Olenna: There are rapists and murderers all over the place but you’re going to go after Loras for his preference to butts?

Sparrow: Pretty much, you bourgeoisie piece of shit.

Cersei vs. Tommen

Tommen is just now realizing that he has zero power and is not taking it well. He threatens to kill everyone in the sept and start a war over Margaery’s imprisonment, because that is typically how teenage boys react when sex is taken away from them. Cersei is trying to talk him down and says she will speak to the High Sparrow on his behalf.

Cersei: I would do anything to keep you from harm.

Tommen: Like save Margaery?

Cersei: …anyway.

Olenna vs. Baelish

Our two favorite Joffrey murderers meet up in Little Finger’s destroyed brothel to have a friendly chat about the state of the capital. Olenna very rightly does not trust Petyr, and lets him know that if the Tyrells go down she will absolutely take him with her. He tells her to calm the fuck down because he has something to offer her that he kept from Cersei: a handsome young man. I’m not sure if he just thinks all the Tyrells can be bribed with hot twinks but I guess we’ll find out.

Cersei vs. Margaery

This is less of a battle and more like shameless gloating. The way Cersei talks about Tommen makes her sound like an insecure new girlfriend flaunting her victory over an ex. Margaery is so far past even pretending to put up with Cersei’s bullshit and it's refreshing to hear someone talk to her like that. She also manages to look prettier living in squalor than most people do with makeup and money, which is only moderately frustrating.

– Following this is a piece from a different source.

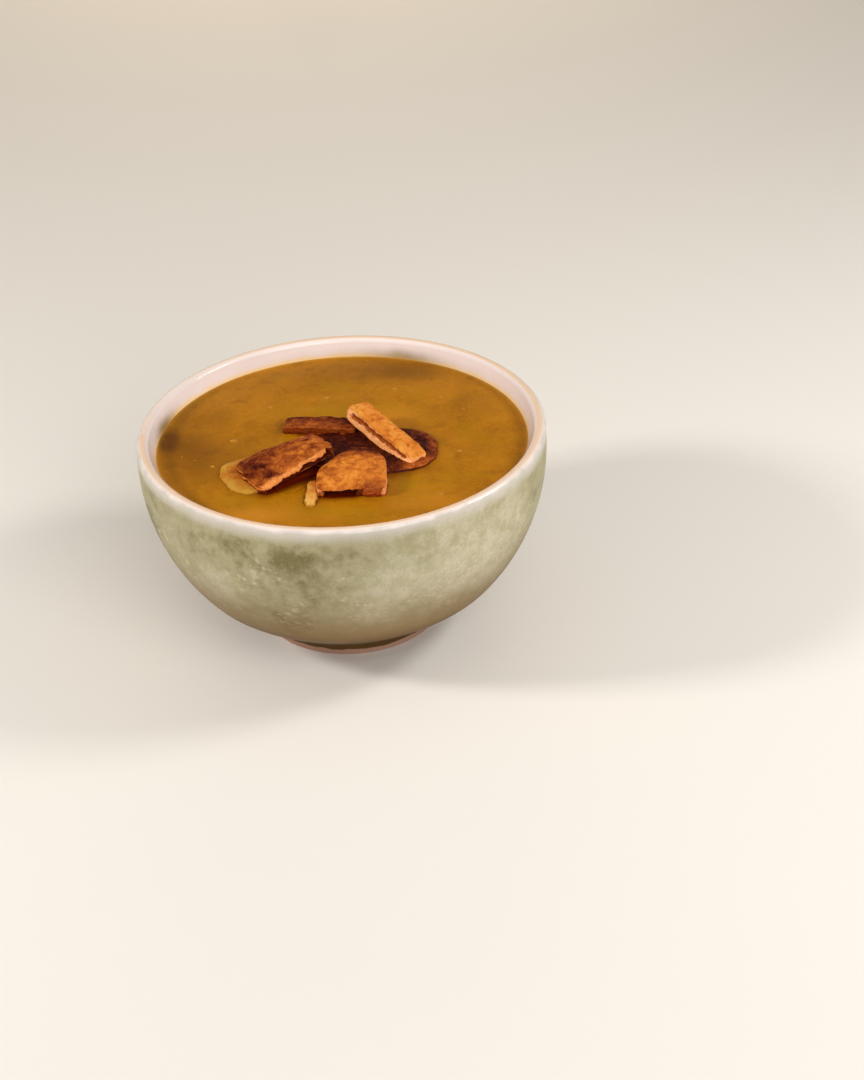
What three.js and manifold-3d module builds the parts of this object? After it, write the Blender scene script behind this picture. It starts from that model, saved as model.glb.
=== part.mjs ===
// A bowl of lentil soup with pieces of toasted flatbread on top.
// Millimetres, +Z up. The origin is the middle of the foot ring, on the table.
// The bowl is one lathed wall. The soup fills it to just under the rim, and the
// bread lies half sunk in the soup, so the soup is cut round every piece.

import * as THREE from 'three';
import { mergeVertices } from 'three/addons/utils/BufferGeometryUtils.js';
import Module from 'manifold-3d';

const wasm = await Module();
wasm.setup();

// ---- Driving dimensions ----
const GAP = 0.3;              // clearance between neighbouring solids
const TURNS = 64;             // facets round the bowl and the soup

const RIM_HEIGHT = 78;
const RIM_RADIUS = 75;
const LIP_RADIUS = 2.3;       // the rim ends in a half-round lip
const BELLY_HEIGHT = 70;      // height of the centre of both wall arcs
const WALL = 7.4;             // between the outer and the inner arc
const FLOOR_HEIGHT = 8;       // of the bowl's inside
const FOOT_RADIUS = 33.2;
const FOOT_WIDTH = 5.6;
const FOOT_HEIGHT = 3.6;
const FOOT_EDGE = 0.6;        // worn edge of the foot
const BELLY_START = 22;       // height where the outer arc begins

const SOUP_LEVEL = 71;
const MENISCUS_RISE = 0.5;    // where the soup meets the wall
const MENISCUS_REACH = 1.6;
const SOUP_RINGS = 9;
const SOUP_WAVE = 0.22;       // low swells on the thick soup

const EDGE_THINNING = 0.25;   // share of a bread piece's thickness lost at its edge
const FAR_START = -0.3;       // where across a piece its far side begins to draw in
const CRUMB_SHAPE = [1.2, 0.9, 0.6];
const CRUMB_LIFT = 0.1;       // of a crumb's middle above the soup

const INNER_RADIUS = RIM_RADIUS - WALL;
const LIP_CENTRE = new THREE.Vector2(RIM_RADIUS - LIP_RADIUS, RIM_HEIGHT - LIP_RADIUS);

// ---- Pieces of flatbread ----
// length, width, thick: size before the outline is rounded, mm
// at:     middle of the piece, x and y, and its height above the soup
// turn:   heading of the length, its rise, and the roll round it, degrees
// square: exponent of the rounded outline, low is rounder
// taper:  change of width along the length
// far:    how far the left and the right end draw in at the far side, mm, and how late
// arch:   rise of the middle along the length and across the width, mm
// pocket: opening between the two layers on the near side, from, to and depth
const NOT_DRAWN_IN = [[0, 1], [0, 1]];
const BREAD = {
  crouton_right: {
    length: 38.4, width: 9.4, thick: 6.8, at: [16.1, -2.8, 3.7], turn: [-54, -10, -5],
    square: 8, taper: 0, far: NOT_DRAWN_IN, arch: [0.5, 0], rag: 0.4, seed: 3,
    pocket: [-0.86, 0.9, 2.4], grid: [14, 6, 4], colour: 0xdc8a40,
  },
  crouton_left: {
    length: 32.4, width: 19.4, thick: 5.2, at: [-19.6, -20.3, 3.8], turn: [28, 11, 3],
    square: 8, taper: -0.2, far: [[0, 1], [3, 2]], arch: [0.5, 0.8], rag: 0.7, seed: 11,
    pocket: [-0.9, 0.95, 2.4], grid: [14, 8, 4], colour: 0x9a5524,
  },
  crouton_front: {
    length: 25, width: 26.5, thick: 5, at: [3.9, -27.8, 2.7], turn: [-3, 1, 6],
    square: 9, taper: 0, far: [[11, 1.4], [7, 3]], arch: [0.4, 0.8], rag: 0.3, seed: 5,
    pocket: [-0.9, 0.2, 2.6], grid: [12, 8, 4], colour: 0xe09a42,
  },
  crouton_back: {
    length: 27.5, width: 9, thick: 3.8, at: [-7.7, 10.7, 1.4], turn: [-11, 1, -2],
    square: 9, taper: 0, far: NOT_DRAWN_IN, arch: [0.3, 0], rag: 0.5, seed: 7,
    pocket: null, grid: [12, 4, 2], colour: 0x8c4a22,
  },
  crouton_under: {
    length: 46, width: 32, thick: 3.4, at: [11.6, -8, 0], turn: [-4, -0.6, 0],
    square: 3, taper: 0, far: NOT_DRAWN_IN, arch: [0, 0], rag: 0.5, seed: 2,
    pocket: null, grid: [12, 9, 2], colour: 0x6a3416,
  },
  soaked_layer: {
    length: 40, width: 20.5, thick: 2.4, at: [-24.4, -17.7, 1.4], turn: [27, 5, 0],
    square: 2.7, taper: -0.5, far: NOT_DRAWN_IN, arch: [0, 0], rag: 0.3, seed: 9,
    pocket: null, grid: [14, 8, 2], colour: 0xcf9c4a,
  },
  soaked_shred: {
    length: 18.5, width: 4.4, thick: 2, at: [-10.6, -37.2, 0.3], turn: [87, 0, 0],
    square: 3.4, taper: -0.1, far: NOT_DRAWN_IN, arch: [0.3, 0], rag: 0.3, seed: 4,
    pocket: null, grid: [10, 4, 2], colour: 0xe0ac50,
  },
};

// Bits of lentil and bread that lie on the soup: x, y and radius
const CRUMBS = [
  [-40, 5.6, 1.5], [35.2, -40.9, 1.3], [42.6, -10.5, 1.0], [37, 31.8, 0.9],
  [-6, 36, 1.1], [-27, 30, 0.9], [20, 40, 1.0], [-47, -13, 0.9],
];

// ---- Helpers ----
const radians = THREE.MathUtils.degToRad;

function arc(centre, radius, from, to, steps) {
  return new THREE.EllipseCurve(centre.x, centre.y, radius, radius, from, to, to < from)
    .getPoints(steps);
}

// One closed surface of shared vertices, without the flat triangles at a lathe's axis
function closedSurface(geometry) {
  const bare = geometry.clone();
  bare.deleteAttribute('normal');
  bare.deleteAttribute('uv');
  const merged = mergeVertices(bare, 1e-3);
  const index = merged.index.array;
  const kept = [];
  for (let i = 0; i < index.length; i += 3) {
    const [a, b, c] = [index[i], index[i + 1], index[i + 2]];
    if (a !== b && b !== c && c !== a) kept.push(a, b, c);
  }
  merged.setIndex(kept);
  return merged;
}

function toSolid(geometry) {
  const surface = closedSurface(geometry);
  return new wasm.Manifold(new wasm.Mesh({
    numProp: 3,
    vertProperties: new Float32Array(surface.attributes.position.array),
    triVerts: new Uint32Array(surface.index.array),
  }));
}

function toGeometry(solid) {
  const mesh = solid.getMesh();
  const geometry = new THREE.BufferGeometry();
  geometry.setAttribute('position', new THREE.BufferAttribute(mesh.vertProperties, 3));
  geometry.setIndex(new THREE.BufferAttribute(mesh.triVerts, 1));
  geometry.computeVertexNormals();
  return geometry;
}

// A profile of radius and height, turned about the vertical axis
function lathe(profile) {
  return new THREE.LatheGeometry(profile, TURNS).rotateX(Math.PI / 2);
}

// ---- Bowl ----
function bowlProfile() {
  const belly = new THREE.Vector2(0, BELLY_HEIGHT);
  const outerStart = Math.asin((BELLY_START - BELLY_HEIGHT) / RIM_RADIUS);
  const innerEnd = Math.asin((FLOOR_HEIGHT - BELLY_HEIGHT) / INNER_RADIUS);
  const footTop = new THREE.Vector2(FOOT_RADIUS + 0.4, FOOT_HEIGHT);
  const bellyStart = new THREE.Vector2(RIM_RADIUS * Math.cos(outerStart), BELLY_START);
  const cove = new THREE.CubicBezierCurve(
    footTop,
    new THREE.Vector2(FOOT_RADIUS + 2.8, FOOT_HEIGHT + 3.9),
    new THREE.Vector2(bellyStart.x - 5, bellyStart.y - 6),
    bellyStart,
  );
  const footInside = FOOT_RADIUS - FOOT_WIDTH;
  return [
    new THREE.Vector2(0, FOOT_HEIGHT),
    new THREE.Vector2(footInside - 1.2, FOOT_HEIGHT),
    new THREE.Vector2(footInside, 0),
    new THREE.Vector2(FOOT_RADIUS - FOOT_EDGE, 0),
    new THREE.Vector2(FOOT_RADIUS, FOOT_EDGE),
    ...cove.getPoints(5),
    ...arc(belly, RIM_RADIUS, outerStart, 0, 7).slice(1),
    ...arc(LIP_CENTRE, LIP_RADIUS, 0, Math.PI, 6),
    ...arc(belly, INNER_RADIUS, 0, innerEnd, 7),
    new THREE.Vector2(0, FLOOR_HEIGHT),
  ];
}

// ---- Bread ----
// Size of the ragged outline's wander, as a share, round the edge of a piece
function ragged(seed, angle) {
  return Math.sin(5 * angle + seed) + 0.6 * Math.sin(11 * angle + 2.3 * seed)
    + 0.4 * Math.sin(17 * angle + 4.1 * seed);
}

// Moves a point of the unit block, a along, b across and c through, to its place
// in the piece. grow is added to every side.
function breadPoint(piece, grow, a, b, c) {
  const reach = Math.max(Math.abs(a), Math.abs(b));
  const norm = (Math.abs(a) ** piece.square + Math.abs(b) ** piece.square) ** (1 / piece.square);
  const rounded = norm > 0 ? reach / norm : 1;
  const wander = piece.rag * 0.5 * reach ** 4 * ragged(piece.seed, Math.atan2(b, a));
  const half = piece.length / 2 + grow;
  const halfWidth = piece.width / 2 + grow;
  const far = Math.max((b - FAR_START) / (1 - FAR_START), 0);
  const [drawnIn, late] = piece.far[a < 0 ? 0 : 1];
  const x = a * (rounded * (half + wander) - drawnIn * far ** late);
  let y = b * rounded * (halfWidth + wander) * (1 + piece.taper * a);
  const thin = 1 - EDGE_THINNING * reach ** 6;
  let z = c * (piece.thick / 2 * thin + grow);
  z += piece.arch[0] * (1 - a * a) + piece.arch[1] * (1 - b * b);
  if (grow === 0 && piece.pocket && b === -1 && Math.abs(c) < 0.5) {
    const [from, to, depth] = piece.pocket;
    if (a >= from && a <= to) y += depth;
  }
  return new THREE.Vector3(x, y, z);
}

// Block with its corners moved by breadPoint, still round its own middle
function breadGeometry(piece, grow) {
  const block = new THREE.BoxGeometry(2, 2, 2, ...piece.grid);
  const position = block.attributes.position;
  for (let i = 0; i < position.count; i++) {
    const p = breadPoint(piece, grow, position.getX(i), position.getY(i), position.getZ(i));
    position.setXYZ(i, p.x, p.y, p.z);
  }
  return block;
}

// Lays the piece in the soup: roll round the length, then the rise, then the heading
function breadPlace(piece) {
  const [heading, rise, roll] = piece.turn.map(radians);
  const [x, y, lift] = piece.at;
  return new THREE.Matrix4()
    .makeRotationFromEuler(new THREE.Euler(roll, -rise, heading, 'ZYX'))
    .setPosition(x, y, SOUP_LEVEL + lift);
}

function breadSolid(piece, grow) {
  return toSolid(breadGeometry(piece, grow).applyMatrix4(breadPlace(piece)));
}

// Each piece is cut back where a piece named before it lies on it
function layBread() {
  const laid = {};
  const above = [];
  for (const [name, piece] of Object.entries(BREAD)) {
    let solid = breadSolid(piece, 0);
    for (const cutter of above) solid = solid.subtract(cutter);
    laid[name] = solid;
    above.push(breadSolid(piece, GAP));
  }
  return { laid, cutters: above };
}

// ---- Soup ----
function soupTop(x, y, radius, edge) {
  const rise = MENISCUS_RISE * Math.exp((radius - edge) / MENISCUS_REACH);
  const calm = 1 - (radius / edge) ** 4;
  const swell = Math.sin(0.11 * x + 0.05 * y + 1) * Math.cos(0.09 * y - 0.03 * x);
  return SOUP_LEVEL + rise + SOUP_WAVE * calm * swell;
}

function soupGeometry() {
  const belly = new THREE.Vector2(0, BELLY_HEIGHT);
  const radius = INNER_RADIUS - GAP;
  const bottom = FLOOR_HEIGHT + GAP;
  const start = Math.asin((bottom - BELLY_HEIGHT) / radius);
  const flare = (LIP_CENTRE.x - LIP_RADIUS - INNER_RADIUS) / (LIP_CENTRE.y - BELLY_HEIGHT);
  const edgeHeight = SOUP_LEVEL + MENISCUS_RISE;
  const edge = radius + flare * (edgeHeight - BELLY_HEIGHT);
  const profile = [
    new THREE.Vector2(0, bottom),
    ...arc(belly, radius, start, 0, 7),
    new THREE.Vector2(edge, edgeHeight),
  ];
  for (let ring = 1; ring <= SOUP_RINGS; ring++) {
    const share = 1 - (ring / SOUP_RINGS) ** 1.4;
    profile.push(new THREE.Vector2(edge * share, SOUP_LEVEL));
  }
  const geometry = lathe(profile);
  const position = geometry.attributes.position;
  for (let i = 0; i < position.count; i++) {
    const x = position.getX(i);
    const y = position.getY(i);
    if (position.getZ(i) >= SOUP_LEVEL) {
      position.setZ(i, soupTop(x, y, Math.hypot(x, y), edge));
    }
  }
  return geometry;
}

function crumbSolid([x, y, radius], seed) {
  const crumb = new THREE.IcosahedronGeometry(radius, 0)
    .scale(...CRUMB_SHAPE)
    .rotateZ(seed * 1.7)
    .translate(x, y, SOUP_LEVEL + CRUMB_LIFT);
  return toSolid(crumb);
}

function soupSolid(cutters) {
  let solid = toSolid(soupGeometry());
  CRUMBS.forEach((crumb, i) => { solid = solid.add(crumbSolid(crumb, i)); });
  for (const cutter of cutters) solid = solid.subtract(cutter);
  return solid;
}

// ---- The model ----
function part(name, geometry, colour, roughness) {
  const material = new THREE.MeshStandardMaterial({ color: colour, roughness, metalness: 0 });
  const mesh = new THREE.Mesh(geometry, material);
  mesh.name = name;
  return mesh;
}

const { laid, cutters } = layBread();
const model = new THREE.Group();
model.add(part('bowl', lathe(bowlProfile()), 0xc9cbb0, 0.25));
model.add(part('soup', toGeometry(soupSolid(cutters)), 0xab7316, 0.35));
for (const [name, solid] of Object.entries(laid)) {
  model.add(part(name, toGeometry(solid), BREAD[name].colour, 0.75));
}

export default model;
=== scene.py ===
# A bowl of lentil soup with pieces of toasted flatbread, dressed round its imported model.
# The scene is in metres, +Z up, with its origin at the middle of the foot ring, on the floor.
# Shapes are worked out in millimetres, and finished() scales them.
import math
import random
from typing import NamedTuple

import bmesh
import bpy
from mathutils import Euler, Matrix, Vector, noise
from mathutils.bvhtree import BVHTree


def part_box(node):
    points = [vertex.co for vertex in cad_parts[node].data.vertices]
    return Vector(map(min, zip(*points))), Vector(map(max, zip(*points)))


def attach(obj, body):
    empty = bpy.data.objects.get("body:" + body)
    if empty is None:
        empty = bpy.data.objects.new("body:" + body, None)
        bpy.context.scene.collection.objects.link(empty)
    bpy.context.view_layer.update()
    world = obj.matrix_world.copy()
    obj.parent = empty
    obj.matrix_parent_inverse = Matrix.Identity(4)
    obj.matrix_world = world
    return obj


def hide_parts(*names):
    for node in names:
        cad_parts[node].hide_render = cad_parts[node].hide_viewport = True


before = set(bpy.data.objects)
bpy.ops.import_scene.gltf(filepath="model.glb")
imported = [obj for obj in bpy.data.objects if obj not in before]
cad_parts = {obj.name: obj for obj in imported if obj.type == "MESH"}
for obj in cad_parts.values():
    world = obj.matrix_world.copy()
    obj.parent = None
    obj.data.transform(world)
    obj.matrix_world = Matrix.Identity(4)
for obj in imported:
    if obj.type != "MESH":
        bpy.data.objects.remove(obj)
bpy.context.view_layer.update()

MM = 0.001
BODY = "root"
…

Margaery: You are a hateful bitch.

Cersei: Can’t argue with you there.

Cersei bids Margaery farewell with a shady “Sleep well, sister,” her face the definition of smug. Jokes on her, it doesn’t last long.

Cersei vs. Sparrow

Cersei goes directly to see the High Sparrow and essentially solidifies the downfall of the Tyrells. He says that if they confess before trial they will receive a degree of mercy, but all of their finery and wealth will be stripped away no matter what, “as it will be for all of us.” At this point Cersei should have realized shit was going down, but she was probably too busy relishing in her victory over her daughter-in-law.

The High Sparrow starts talking about architecture and how simplicity will outlast vanity. He is very openly glaring at her during this whole speech and she still doesn’t seem to understand that it’s time to bail.

He reveals that some time ago a very broken young man came to him and, in the process of divulging himself of his sins and vanity, had a whole lot to say about her. Lancel emerges from the shadows and Cersei finally realizes that this conversation probably won’t end in her favor. She tries to leave but is captured and thrown into a cell that looks a whole lot like Margaery’s. Karma is a bitch, huh Cersei? Lesson learned: if you are going to seduce and emotionally abuse your cousin, be prepared for the repercussions of his fanatic religious cult. 

Episodes Since Daario’s Butt: Six, but we got a shot of his torso and beggars can’t be choosers.

MVB: Cersei.

She may have lost but she made sure to laugh in the face of her her enemies first. Also, "Look at my face, it is the last thing you will see before you die," are really great parting words and also applicable when interacting with baristas who fuck up your order.